Return, exactly as written, the run of lines that begins at the line containing "extrude(bar_outline.sketch, amount=BADGE_T)" and ends at the line containing "obj.parent = empty". Nothing outside that run belongs in the answer.
* BEGIN Task data *
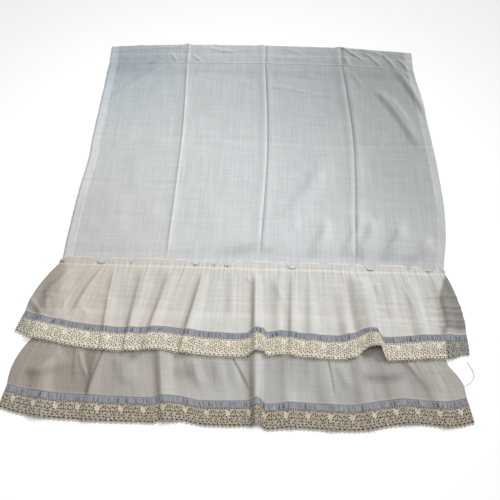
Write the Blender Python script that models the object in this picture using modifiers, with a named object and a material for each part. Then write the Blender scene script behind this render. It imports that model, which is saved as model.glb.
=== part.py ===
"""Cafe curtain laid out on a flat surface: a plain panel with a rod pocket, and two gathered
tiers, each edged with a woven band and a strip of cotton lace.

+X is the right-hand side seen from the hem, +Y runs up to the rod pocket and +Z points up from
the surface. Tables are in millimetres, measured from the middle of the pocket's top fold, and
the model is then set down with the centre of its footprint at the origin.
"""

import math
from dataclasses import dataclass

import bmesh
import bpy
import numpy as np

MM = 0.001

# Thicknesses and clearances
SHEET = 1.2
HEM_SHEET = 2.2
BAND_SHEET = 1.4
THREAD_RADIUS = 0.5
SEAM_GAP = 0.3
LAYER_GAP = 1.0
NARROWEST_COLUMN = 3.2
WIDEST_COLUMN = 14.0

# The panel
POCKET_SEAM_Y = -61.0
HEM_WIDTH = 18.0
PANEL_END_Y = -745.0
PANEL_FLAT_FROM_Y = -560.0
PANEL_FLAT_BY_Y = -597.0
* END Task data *
* BEGIN Task data *
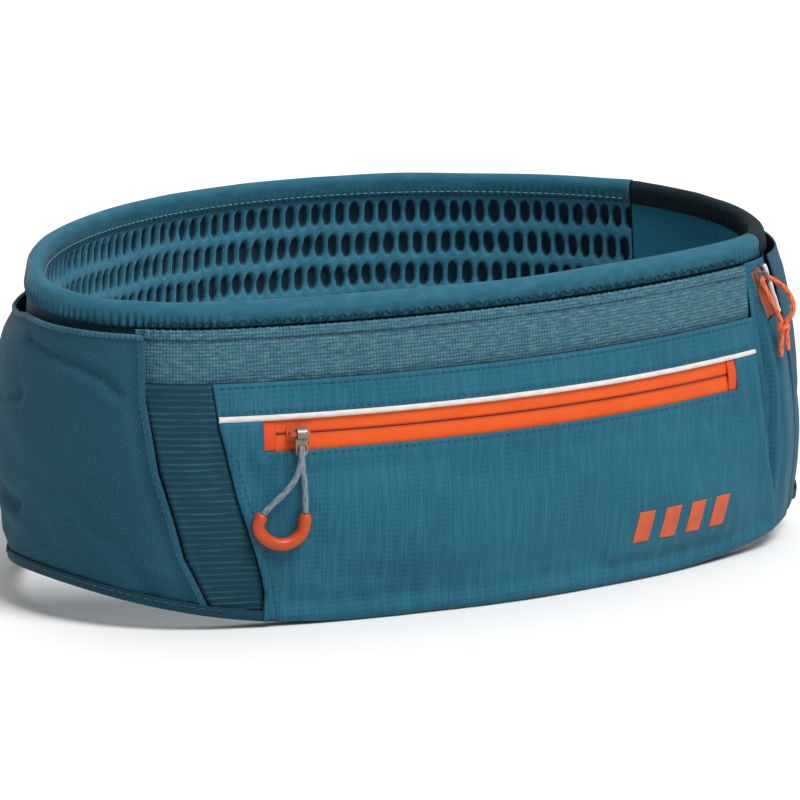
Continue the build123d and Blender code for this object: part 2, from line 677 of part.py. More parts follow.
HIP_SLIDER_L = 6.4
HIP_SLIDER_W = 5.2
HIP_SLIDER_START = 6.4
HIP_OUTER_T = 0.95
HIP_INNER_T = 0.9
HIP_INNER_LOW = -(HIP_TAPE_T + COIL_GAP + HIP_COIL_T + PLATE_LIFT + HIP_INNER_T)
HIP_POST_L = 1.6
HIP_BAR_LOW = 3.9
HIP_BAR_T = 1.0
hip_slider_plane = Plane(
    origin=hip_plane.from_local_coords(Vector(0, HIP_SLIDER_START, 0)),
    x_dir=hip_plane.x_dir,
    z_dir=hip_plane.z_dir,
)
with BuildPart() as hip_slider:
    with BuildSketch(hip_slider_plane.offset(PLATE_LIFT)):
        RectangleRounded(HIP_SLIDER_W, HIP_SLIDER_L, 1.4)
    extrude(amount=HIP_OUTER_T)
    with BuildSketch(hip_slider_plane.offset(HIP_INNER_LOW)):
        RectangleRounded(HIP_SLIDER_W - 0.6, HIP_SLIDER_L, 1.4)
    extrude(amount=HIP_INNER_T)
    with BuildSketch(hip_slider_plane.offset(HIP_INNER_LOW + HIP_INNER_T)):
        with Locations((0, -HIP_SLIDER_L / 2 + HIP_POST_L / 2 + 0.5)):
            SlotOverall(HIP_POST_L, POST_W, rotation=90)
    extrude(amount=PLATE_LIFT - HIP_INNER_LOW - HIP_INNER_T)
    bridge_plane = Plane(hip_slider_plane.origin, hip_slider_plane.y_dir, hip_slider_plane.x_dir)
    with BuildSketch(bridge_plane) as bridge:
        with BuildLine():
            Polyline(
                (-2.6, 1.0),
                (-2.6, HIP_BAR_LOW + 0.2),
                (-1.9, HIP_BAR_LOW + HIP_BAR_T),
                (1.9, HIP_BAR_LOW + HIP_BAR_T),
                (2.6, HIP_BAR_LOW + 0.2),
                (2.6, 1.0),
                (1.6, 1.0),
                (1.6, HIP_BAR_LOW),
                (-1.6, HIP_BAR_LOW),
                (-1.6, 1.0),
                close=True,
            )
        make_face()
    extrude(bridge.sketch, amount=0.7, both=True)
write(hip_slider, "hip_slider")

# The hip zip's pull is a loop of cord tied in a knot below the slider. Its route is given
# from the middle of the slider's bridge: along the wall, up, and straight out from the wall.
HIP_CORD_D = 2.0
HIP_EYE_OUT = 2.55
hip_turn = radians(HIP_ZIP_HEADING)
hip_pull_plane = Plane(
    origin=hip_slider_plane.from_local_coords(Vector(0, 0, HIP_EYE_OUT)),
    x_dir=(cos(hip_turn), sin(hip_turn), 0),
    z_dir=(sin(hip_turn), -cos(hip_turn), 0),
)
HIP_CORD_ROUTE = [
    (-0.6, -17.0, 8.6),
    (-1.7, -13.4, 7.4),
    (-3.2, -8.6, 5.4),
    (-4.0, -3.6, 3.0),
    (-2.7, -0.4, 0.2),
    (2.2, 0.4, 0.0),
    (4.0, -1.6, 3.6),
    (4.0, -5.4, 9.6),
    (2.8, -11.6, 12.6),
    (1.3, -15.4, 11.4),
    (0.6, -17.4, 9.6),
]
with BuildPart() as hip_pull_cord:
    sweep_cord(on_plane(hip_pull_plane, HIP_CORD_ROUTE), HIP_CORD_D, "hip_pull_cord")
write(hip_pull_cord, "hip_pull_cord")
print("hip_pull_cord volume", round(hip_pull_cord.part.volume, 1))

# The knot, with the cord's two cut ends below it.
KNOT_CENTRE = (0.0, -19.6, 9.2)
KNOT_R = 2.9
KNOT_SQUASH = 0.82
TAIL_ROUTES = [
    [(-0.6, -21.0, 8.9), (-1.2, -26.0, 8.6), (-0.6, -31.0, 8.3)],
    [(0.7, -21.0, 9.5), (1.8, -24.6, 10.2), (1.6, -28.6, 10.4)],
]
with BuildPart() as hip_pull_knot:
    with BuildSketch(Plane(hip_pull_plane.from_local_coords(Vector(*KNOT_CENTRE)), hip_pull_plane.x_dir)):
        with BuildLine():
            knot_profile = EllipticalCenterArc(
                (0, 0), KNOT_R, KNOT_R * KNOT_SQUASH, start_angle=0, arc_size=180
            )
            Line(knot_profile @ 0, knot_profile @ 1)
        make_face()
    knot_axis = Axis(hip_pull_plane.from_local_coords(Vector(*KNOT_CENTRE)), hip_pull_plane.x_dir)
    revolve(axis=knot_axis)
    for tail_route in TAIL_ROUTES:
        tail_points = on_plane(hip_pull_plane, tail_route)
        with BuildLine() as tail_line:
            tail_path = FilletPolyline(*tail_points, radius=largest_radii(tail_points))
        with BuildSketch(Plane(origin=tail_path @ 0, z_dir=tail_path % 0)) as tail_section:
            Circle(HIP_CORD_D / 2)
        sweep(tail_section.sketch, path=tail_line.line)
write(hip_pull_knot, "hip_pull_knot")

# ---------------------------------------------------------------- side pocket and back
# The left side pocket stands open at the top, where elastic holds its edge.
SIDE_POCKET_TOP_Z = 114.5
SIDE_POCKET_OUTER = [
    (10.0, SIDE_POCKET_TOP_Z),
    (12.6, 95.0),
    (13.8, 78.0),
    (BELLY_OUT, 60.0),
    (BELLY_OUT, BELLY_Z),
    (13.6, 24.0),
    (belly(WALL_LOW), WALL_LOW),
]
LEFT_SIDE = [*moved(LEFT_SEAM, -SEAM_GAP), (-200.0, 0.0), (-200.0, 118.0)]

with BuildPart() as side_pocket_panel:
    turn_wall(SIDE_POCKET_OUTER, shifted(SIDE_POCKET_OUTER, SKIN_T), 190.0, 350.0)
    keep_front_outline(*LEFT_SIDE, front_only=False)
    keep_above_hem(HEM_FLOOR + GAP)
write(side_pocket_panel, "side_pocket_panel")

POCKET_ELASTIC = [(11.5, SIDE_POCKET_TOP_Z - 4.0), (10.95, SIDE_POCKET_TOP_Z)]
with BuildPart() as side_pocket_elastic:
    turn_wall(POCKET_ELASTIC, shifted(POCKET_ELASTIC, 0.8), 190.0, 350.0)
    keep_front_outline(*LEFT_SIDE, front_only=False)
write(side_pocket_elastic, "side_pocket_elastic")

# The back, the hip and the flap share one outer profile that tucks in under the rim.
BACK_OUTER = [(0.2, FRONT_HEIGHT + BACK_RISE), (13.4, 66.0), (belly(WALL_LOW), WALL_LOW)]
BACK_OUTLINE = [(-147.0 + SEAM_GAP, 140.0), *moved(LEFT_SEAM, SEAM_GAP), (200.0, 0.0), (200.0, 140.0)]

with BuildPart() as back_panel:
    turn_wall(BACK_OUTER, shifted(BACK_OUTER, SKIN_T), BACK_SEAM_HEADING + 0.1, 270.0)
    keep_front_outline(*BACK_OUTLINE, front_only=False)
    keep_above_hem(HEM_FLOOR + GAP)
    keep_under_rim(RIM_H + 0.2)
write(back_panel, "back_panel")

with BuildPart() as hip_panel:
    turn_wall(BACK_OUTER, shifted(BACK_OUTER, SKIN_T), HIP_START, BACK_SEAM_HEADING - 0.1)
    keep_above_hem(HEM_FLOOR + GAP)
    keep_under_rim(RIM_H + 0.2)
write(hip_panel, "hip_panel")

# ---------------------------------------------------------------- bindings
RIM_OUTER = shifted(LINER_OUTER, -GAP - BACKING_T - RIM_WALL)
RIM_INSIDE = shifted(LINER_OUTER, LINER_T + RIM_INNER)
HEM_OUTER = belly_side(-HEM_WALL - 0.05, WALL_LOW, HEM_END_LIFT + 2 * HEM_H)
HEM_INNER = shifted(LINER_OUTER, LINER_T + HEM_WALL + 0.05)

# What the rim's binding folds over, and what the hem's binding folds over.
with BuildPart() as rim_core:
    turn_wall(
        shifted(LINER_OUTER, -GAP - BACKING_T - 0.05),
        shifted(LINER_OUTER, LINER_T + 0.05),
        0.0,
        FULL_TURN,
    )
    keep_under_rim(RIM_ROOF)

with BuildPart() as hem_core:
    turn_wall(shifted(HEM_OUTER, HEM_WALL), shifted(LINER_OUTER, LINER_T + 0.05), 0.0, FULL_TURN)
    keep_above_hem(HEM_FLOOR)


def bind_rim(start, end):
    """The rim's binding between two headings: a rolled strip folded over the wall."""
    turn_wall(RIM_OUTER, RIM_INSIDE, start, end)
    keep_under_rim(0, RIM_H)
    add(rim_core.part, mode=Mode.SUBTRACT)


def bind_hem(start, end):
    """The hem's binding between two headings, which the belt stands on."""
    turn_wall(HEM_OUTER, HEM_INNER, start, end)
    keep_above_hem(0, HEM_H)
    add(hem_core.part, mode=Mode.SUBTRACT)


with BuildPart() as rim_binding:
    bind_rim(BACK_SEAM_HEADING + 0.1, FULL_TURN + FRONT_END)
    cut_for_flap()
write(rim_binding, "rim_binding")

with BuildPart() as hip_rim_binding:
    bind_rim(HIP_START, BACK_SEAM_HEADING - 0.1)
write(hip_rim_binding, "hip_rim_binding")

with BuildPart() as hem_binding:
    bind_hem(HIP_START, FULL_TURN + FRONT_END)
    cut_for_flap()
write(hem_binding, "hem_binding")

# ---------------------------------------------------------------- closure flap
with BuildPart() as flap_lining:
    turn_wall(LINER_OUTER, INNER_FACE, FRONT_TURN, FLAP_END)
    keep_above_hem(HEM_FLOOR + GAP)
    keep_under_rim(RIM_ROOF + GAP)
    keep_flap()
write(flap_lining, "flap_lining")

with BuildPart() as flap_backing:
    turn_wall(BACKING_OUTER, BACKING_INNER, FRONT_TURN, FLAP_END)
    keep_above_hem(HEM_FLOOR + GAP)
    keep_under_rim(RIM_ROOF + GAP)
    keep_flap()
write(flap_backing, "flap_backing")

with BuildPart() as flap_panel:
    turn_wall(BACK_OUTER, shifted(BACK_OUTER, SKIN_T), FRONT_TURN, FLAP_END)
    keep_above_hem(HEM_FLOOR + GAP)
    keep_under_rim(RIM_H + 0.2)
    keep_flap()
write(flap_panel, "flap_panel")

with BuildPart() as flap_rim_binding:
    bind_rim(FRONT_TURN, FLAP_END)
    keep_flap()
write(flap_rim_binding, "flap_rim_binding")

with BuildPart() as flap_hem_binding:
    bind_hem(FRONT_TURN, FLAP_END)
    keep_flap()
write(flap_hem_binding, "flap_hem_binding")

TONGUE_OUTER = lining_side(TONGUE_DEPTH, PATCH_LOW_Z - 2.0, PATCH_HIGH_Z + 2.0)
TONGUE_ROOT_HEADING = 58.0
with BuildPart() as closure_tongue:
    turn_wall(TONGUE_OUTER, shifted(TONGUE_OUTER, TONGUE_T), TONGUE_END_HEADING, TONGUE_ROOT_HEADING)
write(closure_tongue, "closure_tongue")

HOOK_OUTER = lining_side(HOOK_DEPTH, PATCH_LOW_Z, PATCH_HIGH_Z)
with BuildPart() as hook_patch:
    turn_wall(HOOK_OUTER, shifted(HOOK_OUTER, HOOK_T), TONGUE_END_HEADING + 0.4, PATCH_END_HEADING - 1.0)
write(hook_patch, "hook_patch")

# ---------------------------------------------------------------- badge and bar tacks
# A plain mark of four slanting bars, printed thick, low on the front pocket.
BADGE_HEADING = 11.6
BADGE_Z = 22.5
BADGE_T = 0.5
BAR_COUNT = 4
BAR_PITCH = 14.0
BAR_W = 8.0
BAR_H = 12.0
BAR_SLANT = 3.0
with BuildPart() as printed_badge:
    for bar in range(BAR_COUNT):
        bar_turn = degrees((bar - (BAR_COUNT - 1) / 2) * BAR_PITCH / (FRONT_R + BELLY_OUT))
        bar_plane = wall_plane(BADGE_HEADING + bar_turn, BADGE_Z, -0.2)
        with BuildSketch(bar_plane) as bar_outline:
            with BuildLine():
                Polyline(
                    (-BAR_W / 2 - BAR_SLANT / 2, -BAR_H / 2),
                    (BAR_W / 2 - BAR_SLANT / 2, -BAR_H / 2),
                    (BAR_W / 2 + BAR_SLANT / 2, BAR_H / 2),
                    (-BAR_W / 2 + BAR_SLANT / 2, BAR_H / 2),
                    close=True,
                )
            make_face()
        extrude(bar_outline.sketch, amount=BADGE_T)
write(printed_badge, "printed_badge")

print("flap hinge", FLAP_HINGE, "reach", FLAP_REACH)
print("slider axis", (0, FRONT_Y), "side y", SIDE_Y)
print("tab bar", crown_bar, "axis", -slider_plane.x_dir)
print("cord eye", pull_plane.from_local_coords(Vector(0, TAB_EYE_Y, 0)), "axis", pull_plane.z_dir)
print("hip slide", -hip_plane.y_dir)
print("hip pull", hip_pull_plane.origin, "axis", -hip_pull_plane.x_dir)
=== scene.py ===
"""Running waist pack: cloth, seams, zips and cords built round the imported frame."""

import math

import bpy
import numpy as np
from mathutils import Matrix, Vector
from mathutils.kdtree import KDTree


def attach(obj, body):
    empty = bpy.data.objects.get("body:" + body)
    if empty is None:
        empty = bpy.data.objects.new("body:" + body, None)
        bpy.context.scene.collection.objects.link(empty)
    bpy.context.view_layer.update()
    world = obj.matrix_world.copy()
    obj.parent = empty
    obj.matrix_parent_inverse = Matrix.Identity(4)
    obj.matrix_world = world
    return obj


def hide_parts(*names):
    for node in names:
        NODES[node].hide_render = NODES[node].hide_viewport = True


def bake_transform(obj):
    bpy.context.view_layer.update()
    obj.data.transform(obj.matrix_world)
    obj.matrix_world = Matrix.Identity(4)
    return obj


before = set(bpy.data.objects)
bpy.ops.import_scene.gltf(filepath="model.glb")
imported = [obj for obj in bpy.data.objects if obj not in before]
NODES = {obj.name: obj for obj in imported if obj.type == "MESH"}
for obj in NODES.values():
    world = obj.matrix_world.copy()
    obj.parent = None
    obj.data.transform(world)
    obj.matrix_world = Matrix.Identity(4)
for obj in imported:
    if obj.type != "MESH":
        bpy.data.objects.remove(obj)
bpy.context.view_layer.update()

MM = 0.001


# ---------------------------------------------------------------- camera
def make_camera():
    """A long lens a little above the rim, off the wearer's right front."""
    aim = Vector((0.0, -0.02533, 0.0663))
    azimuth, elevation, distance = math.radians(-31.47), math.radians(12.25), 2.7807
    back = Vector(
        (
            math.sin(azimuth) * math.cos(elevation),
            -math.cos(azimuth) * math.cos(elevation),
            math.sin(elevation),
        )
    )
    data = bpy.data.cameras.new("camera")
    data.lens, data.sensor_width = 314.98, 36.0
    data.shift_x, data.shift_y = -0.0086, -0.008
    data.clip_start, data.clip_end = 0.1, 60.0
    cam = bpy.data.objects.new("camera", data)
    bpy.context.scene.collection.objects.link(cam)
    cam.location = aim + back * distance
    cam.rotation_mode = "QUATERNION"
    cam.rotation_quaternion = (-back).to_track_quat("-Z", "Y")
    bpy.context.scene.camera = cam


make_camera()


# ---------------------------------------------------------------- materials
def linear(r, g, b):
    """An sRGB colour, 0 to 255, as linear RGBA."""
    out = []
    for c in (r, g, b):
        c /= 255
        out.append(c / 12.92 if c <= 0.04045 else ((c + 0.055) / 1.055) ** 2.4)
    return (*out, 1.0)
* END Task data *
* BEGIN Task data *
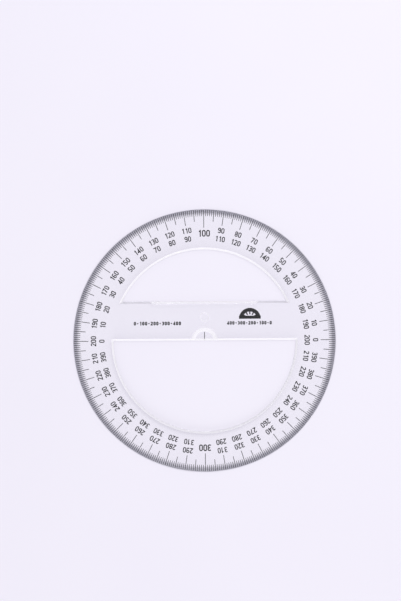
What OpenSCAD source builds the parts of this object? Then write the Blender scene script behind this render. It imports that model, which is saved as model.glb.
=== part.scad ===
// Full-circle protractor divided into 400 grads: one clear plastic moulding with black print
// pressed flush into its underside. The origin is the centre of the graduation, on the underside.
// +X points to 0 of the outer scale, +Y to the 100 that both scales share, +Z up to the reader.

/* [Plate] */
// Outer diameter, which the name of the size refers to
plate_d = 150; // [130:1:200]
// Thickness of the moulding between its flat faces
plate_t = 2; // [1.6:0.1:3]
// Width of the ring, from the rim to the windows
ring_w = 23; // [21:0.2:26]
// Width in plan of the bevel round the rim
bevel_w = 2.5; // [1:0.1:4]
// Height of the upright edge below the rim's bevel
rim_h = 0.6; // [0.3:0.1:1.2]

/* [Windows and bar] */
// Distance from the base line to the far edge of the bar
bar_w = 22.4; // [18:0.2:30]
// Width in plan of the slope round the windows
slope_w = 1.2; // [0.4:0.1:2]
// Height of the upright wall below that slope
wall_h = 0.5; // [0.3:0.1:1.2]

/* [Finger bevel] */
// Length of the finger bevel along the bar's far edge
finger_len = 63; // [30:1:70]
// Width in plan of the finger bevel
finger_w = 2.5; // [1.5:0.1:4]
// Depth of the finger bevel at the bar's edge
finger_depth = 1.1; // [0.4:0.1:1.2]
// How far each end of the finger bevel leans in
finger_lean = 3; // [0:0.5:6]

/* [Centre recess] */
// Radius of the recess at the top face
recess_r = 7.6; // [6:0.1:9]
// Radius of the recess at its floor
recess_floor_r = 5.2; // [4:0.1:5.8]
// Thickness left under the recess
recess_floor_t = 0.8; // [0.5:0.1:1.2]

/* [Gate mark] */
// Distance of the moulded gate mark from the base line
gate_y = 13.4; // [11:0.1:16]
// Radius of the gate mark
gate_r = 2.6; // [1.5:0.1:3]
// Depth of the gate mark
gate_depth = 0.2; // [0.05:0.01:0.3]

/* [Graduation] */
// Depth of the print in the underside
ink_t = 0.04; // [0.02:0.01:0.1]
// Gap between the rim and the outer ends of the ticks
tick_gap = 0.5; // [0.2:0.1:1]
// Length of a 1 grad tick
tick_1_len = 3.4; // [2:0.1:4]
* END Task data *
Response to this exercise:
        extrude(bar_outline.sketch, amount=BADGE_T)
write(printed_badge, "printed_badge")

print("flap hinge", FLAP_HINGE, "reach", FLAP_REACH)
print("slider axis", (0, FRONT_Y), "side y", SIDE_Y)
print("tab bar", crown_bar, "axis", -slider_plane.x_dir)
print("cord eye", pull_plane.from_local_coords(Vector(0, TAB_EYE_Y, 0)), "axis", pull_plane.z_dir)
print("hip slide", -hip_plane.y_dir)
print("hip pull", hip_pull_plane.origin, "axis", -hip_pull_plane.x_dir)
=== scene.py ===
"""Running waist pack: cloth, seams, zips and cords built round the imported frame."""

import math

import bpy
import numpy as np
from mathutils import Matrix, Vector
from mathutils.kdtree import KDTree


def attach(obj, body):
    empty = bpy.data.objects.get("body:" + body)
    if empty is None:
        empty = bpy.data.objects.new("body:" + body, None)
        bpy.context.scene.collection.objects.link(empty)
    bpy.context.view_layer.update()
    world = obj.matrix_world.copy()
    obj.parent = empty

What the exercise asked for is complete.